The DfID authors did a good job of spelling out why markets matter and what to do to improve  business environments. This case has been made many times, so the DfID authors probably found it easy to write down the main points. The document acknowledges that state institutions matter, but it implies  that DfID can shore up governance in passing, as a side-activity of boosting business. This is a standard, right-of-centre approach and not patently absurd.   

In practice, however, it is often necessary to shore up state institutions in order to promote markets. This is particularly so in countries that are affected by fragile statehood. Unfortunately, the DfID strategy does not elaborate in detail what should be done in such cases. The proposition that governance will improve as a consequence of stronger markets is unconvincing in this kind of context. Unfortunately, the strategy only defines a worthy goal. A good strategy would spell out what needs to be done.  It hardly makes sense to promise to invest 50 % of one’s funds in particularly difficult places without indicating how one wants to rise to those difficulties – and certainly does not make business sense.

In the past, DfID often downplayed the risks of investing development funds in crisis regions. A few years ago, Andrew Mitchell served as Britain’s secretary of state for international development, and he was fond of promising that every pound of British aid was being put to good use, so not a single pound would be wasted.

That was always a nonsensical exaggeration. Some projects will always fail, and for obvious reasons, failure rates are particularly high in crisis regions. So if Priti Patel, the current DfID secretary, is serious about the emphasis on fragile states, she cannot stick to Mitchell’s pledge, however alluring that pledge may seem. However one goes about trying to make business promotion the main plank of improving governance in fragile countries, the strategy will be risky.

Patel is not risk-averse, of course. She was an active Brexit proponent of the Vote Leave campaign last year. For obvious reasons, she now wants to spread optimism about Global Britain. This wish marks the DfID strategy, making it even more awkward.

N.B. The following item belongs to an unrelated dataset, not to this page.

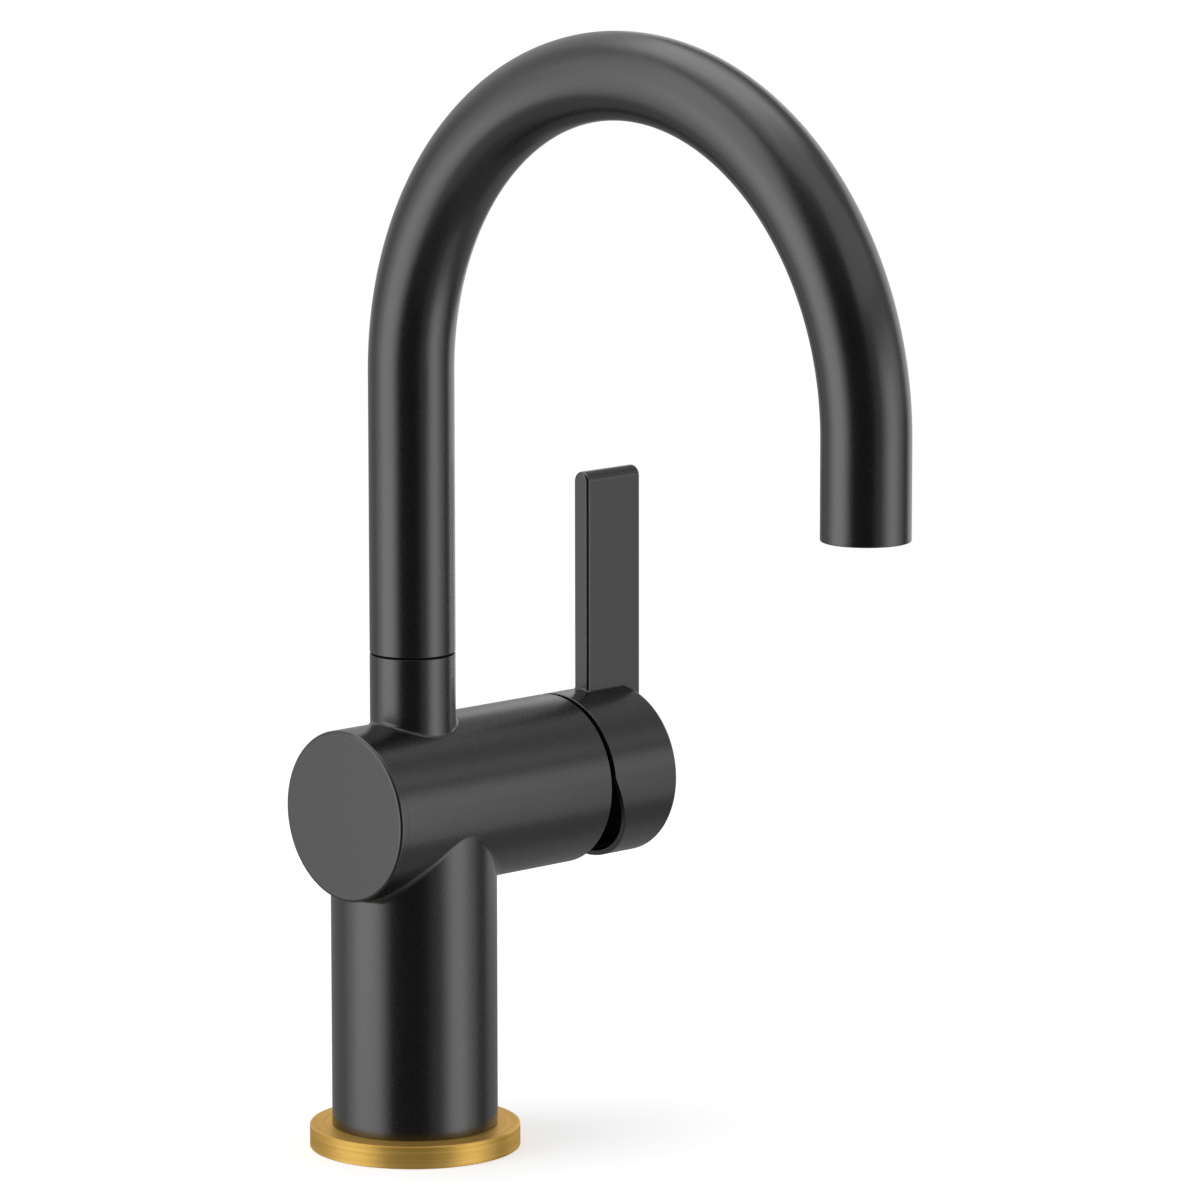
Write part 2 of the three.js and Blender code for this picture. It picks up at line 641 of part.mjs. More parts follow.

The idea that Britain will become more open to trade is bewildering. The country is leaving the world’s largest multi-nation market. The British government seems desperate to conclude new trade agreements, without acknowledging that such deals require long negotiations and always result in renouncing sovereignty to some degree. Markets need regulations after all. It may be comforting to tell voters that countries in the developing world will become Britain’s partners – but no international development effort will turn East Africa or South Asia into something like the EU anytime soon.

The DfID repeats again and again that Britain will raise its voice in the context of the World Trade Organisation, the World Bank and the G20 on behalf of partners in the developing world. International observers will not be impressed. Britain’s voice was always heard in those contexts. It even had a strong bearing on trade issues, in which the EU trade commissioner represents all member countries.

Without Britain, the EU would probably have taken more protectionist approaches – and it may well do so without Britain. In the meantime, US President Donald Trump is not showing interest in open trade, but wants trade deals to benefit his own nation.

Britain is at sea. That message is not explicitly spelled out in DfID strategy, but you can read it between the lines.